Four days after the Dali, a 984-foot ship weighing more than 112,000 metric tons, ran into the bridge and completely knocked it over, authorities are working to clear the water of debris. Six construction workers, who were on the bridge at the time of the accident, were killed. Authorities have only found two of their bodies.
Gov. Wes Moore stressed that recovering their bodies remains a priority, but that weather conditions, paired with debris in the water, make diving “unsafe.” Efforts to recover the bodies have been paused, Moore said in a Saturday news conference, but will resume later. In the meantime, officials are working to clear the shipping channel, which will aid in the salvage process and later efforts to locate the four remaining bodies.
The salvage process is a cumbersome one. Authorities plan to remove debris and pieces of the bridge, refloat the ship, and then continue to remove the wreckage. Slicing up some of the north sections of the bridge and removing it will begin to accomplish that task, as well as open up a “temporary restricted channel,” Moore said, which will “get more vessels in the water around the site of the collapse. That will make other salvage operations easier.

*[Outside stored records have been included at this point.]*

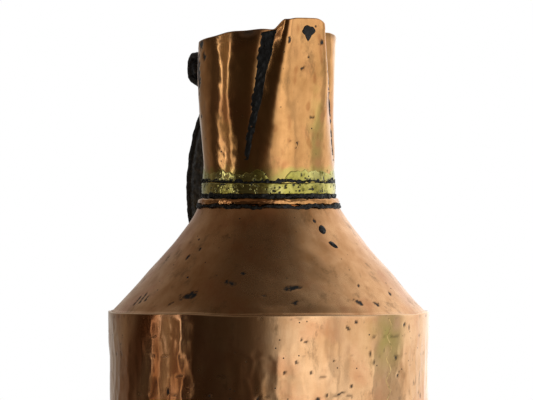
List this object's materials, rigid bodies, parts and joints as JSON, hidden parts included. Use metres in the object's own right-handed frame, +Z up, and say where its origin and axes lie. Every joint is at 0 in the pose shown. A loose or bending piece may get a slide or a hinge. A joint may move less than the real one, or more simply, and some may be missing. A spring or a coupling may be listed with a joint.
{
  "type": "water jug",
  "caption": "Hammered copper water jug with a cylindrical body, conical shoulder, narrow neck folded into a pouring spout, brass neck band and dark strap handle.",
  "frame": {"origin": "on the jug's axis, in the plane it stands on", "axes": "+Z up along the axis; the spout points along -Y and the handle along +Y"},
  "size_m": [0.2106, 0.2106, 0.3666],
  "materials": {
    "hammered_copper": "aged, hammered, half polished",
    "neck_copper": "aged, uneven",
    "shoulder_copper": "dull brown patina",
    "brass": "pitted",
    "solder": "dark, lumpy",
    "handle_metal": "forged, near black",
    "wire": "dull",
    "rivets": "peened, dark"
  },
  "bodies": {
    "root": {"body_wall": "hammered_copper", "body_seam_braze": "brass", "base_disc": "hammered_copper", "base_braze": "brass", "shoulder_cone": "shoulder_copper", "shoulder_braze": "brass", "neck_and_spout": "neck_copper", "neck_seam_braze": "brass", "crease_solder_left": "solder", "crease_solder_right": "solder", "spout_solder_patch": "solder", "shoulder_patch_upper": "solder", "shoulder_patch_lower": "solder", "handle_strap": "handle_metal", "handle_wire_left": "wire", "handle_wire_right": "wire", "braze_overflow": "brass", "upper_solder_line": "solder", "brass_band": "brass", "lower_solder_line": "solder", "neck_ring": "neck_copper", "ring_solder_line": "solder", "neck_rivet_1": "rivets", "neck_rove_1": "rivets", "neck_rivet_2": "rivets", "neck_rove_2": "rivets", "foot_rivet_1": "rivets", "foot_rove_1": "rivets", "foot_rivet_2": "rivets", "foot_rove_2": "rivets", "foot_rivet_3": "rivets", "foot_rove_3": "rivets"}
  },
  "joints": []
}
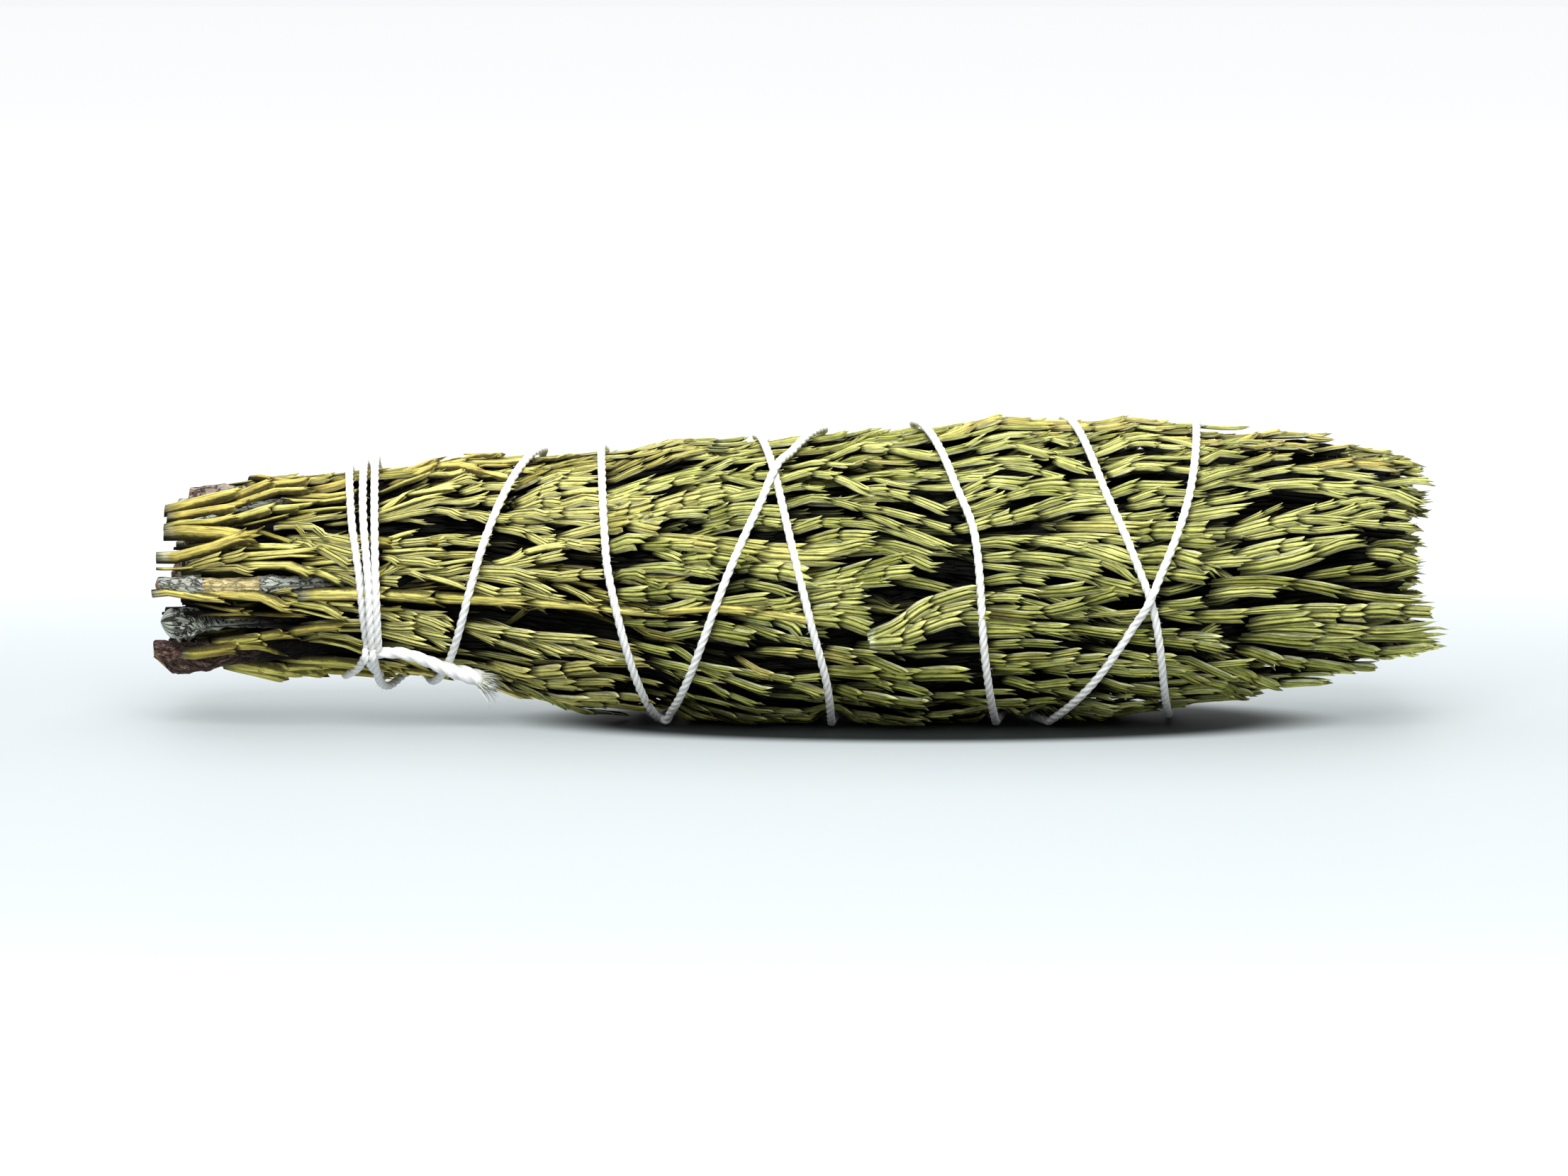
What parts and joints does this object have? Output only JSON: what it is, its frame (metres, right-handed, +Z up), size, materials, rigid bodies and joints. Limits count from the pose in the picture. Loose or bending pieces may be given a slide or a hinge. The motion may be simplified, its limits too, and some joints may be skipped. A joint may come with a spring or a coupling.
{
  "type": "incense cedar smudge stick",
  "caption": "Bundle of dried incense cedar sprays with woody cut ends, bound along its length with white cotton string, lying on its side.",
  "frame": {"origin": "bottom centre of the bundle's box, on the surface it lies on", "axes": "+X along the bundle from the cut stems to the trimmed leafy end, +Y to its back, +Z up"},
  "size_m": [0.2142, 0.0565, 0.0514],
  "materials": {
    "green_foliage": "dry and matte",
    "golden_foliage": "dry and matte",
    "inner_foliage": "dry and matte",
    "bark": "rough bark",
    "cotton_string": "soft twisted cotton"
  },
  "bodies": {
    "root": {"butt_spray_1": "golden_foliage", "butt_spray_2": "golden_foliage", "butt_spray_3": "golden_foliage", "butt_spray_4": "golden_foliage", "butt_spray_5": "golden_foliage", "butt_spray_6": "golden_foliage", "butt_spray_7": "golden_foliage", "butt_spray_8": "golden_foliage", "belly_spray_1": "green_foliage", "belly_spray_2": "green_foliage", "belly_spray_3": "green_foliage", "belly_spray_4": "green_foliage", "belly_spray_5": "green_foliage", "belly_spray_6": "green_foliage", "belly_spray_7": "green_foliage", "belly_spray_8": "green_foliage", "belly_spray_9": "green_foliage", "tip_spray_1": "green_foliage", "tip_spray_2": "green_foliage", "tip_spray_3": "green_foliage", "tip_spray_4": "green_foliage", "tip_spray_5": "green_foliage", "tip_spray_6": "green_foliage", "tip_spray_7": "green_foliage", "tip_spray_8": "green_foliage", "woody_stem_1": "bark", "woody_stem_2": "bark", "woody_stem_3": "bark", "woody_stem_4": "bark", "woody_stem_5": "bark", "woody_stem_6": "bark", "woody_stem_7": "bark", "inner_stem_1": "bark", "inner_stem_2": "bark", "inner_stem_3": "bark", "inner_stem_4": "bark", "inner_stem_5": "bark", "inner_stem_6": "bark", "inner_stem_7": "bark", "inner_spray_1": "inner_foliage", "inner_spray_2": "inner_foliage", "inner_spray_3": "inner_foliage", "inner_spray_4": "inner_foliage", "inner_spray_5": "inner_foliage", "inner_spray_6": "inner_foliage", "inner_spray_7": "inner_foliage", "string": "cotton_string"}
  },
  "joints": []
}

“Once we are able to get a channel reopened, it can potentially be reused for commercial assets, also, but we’ve gotta get it cleared first,” U.S. Coast Guard Rear Admiral Shannon Gilreath said.
Cutting up large structures for removal is time-intensive. When a container ship capsized near Georgia in 2019, it took nearly two years before the ship could be cut up and removed. In a more similar example, when a section of Interstate 35 collapsed over the Mississippi River in 2007, it took crews about three months to remove debris from the water.
Salvage teams were expected to use “gas-powered cutters” to cut into the steel bridge and take sections to a “disposal site,” according to a news release. Maryland Transportation Secretary Paul Wiedefeld said that first piece could be removed and taken to Tradepoint Atlantic as soon as Saturday evening.
“This is the first of many, many, many steps going forward, but it is a huge milestone as we start this process,” Wiedefeld said.
The piece of the bridge will be removed by a crane with a lifting capacity of about 160 tons, said Gilreath. In a few days, the salvage site will be home to 10 tugs, nine barges and seven cranes — including one crane capable of lifting 1,000 tons.
“We’re going to use the larger crane at some point,” Gilreath said. “We just needed it to get here and so it’s here, so when we can get the engineering done and the assessment done and figure out how to cut up that large section that you see on top of the Dali, then that’s when I think they’ll be using that larger crane.”
To complicate an already complex operation, there is also an underwater natural gas pipeline running underneath the incident site. Such pipelines, if damaged, can potentially pose a hazard.
Several groups make up the Key Bridge Response 2024 Unified Command, including local and federal agencies and Witt O’Brien’s, an emergency management consultant representing the Dali’s manager. In a statement, Unified Command said it is “working in partnership with BGE to reduce pressure of an underwater pipeline that spans the width of the channel and runs under the incident site.”
BGE isolated a section of the pipeline and “intentionally released gas from that section as a proactive safety measure in support of the salvage operations.”
“There are no safety concerns or customer impacts at this time,” BGE said in a statement.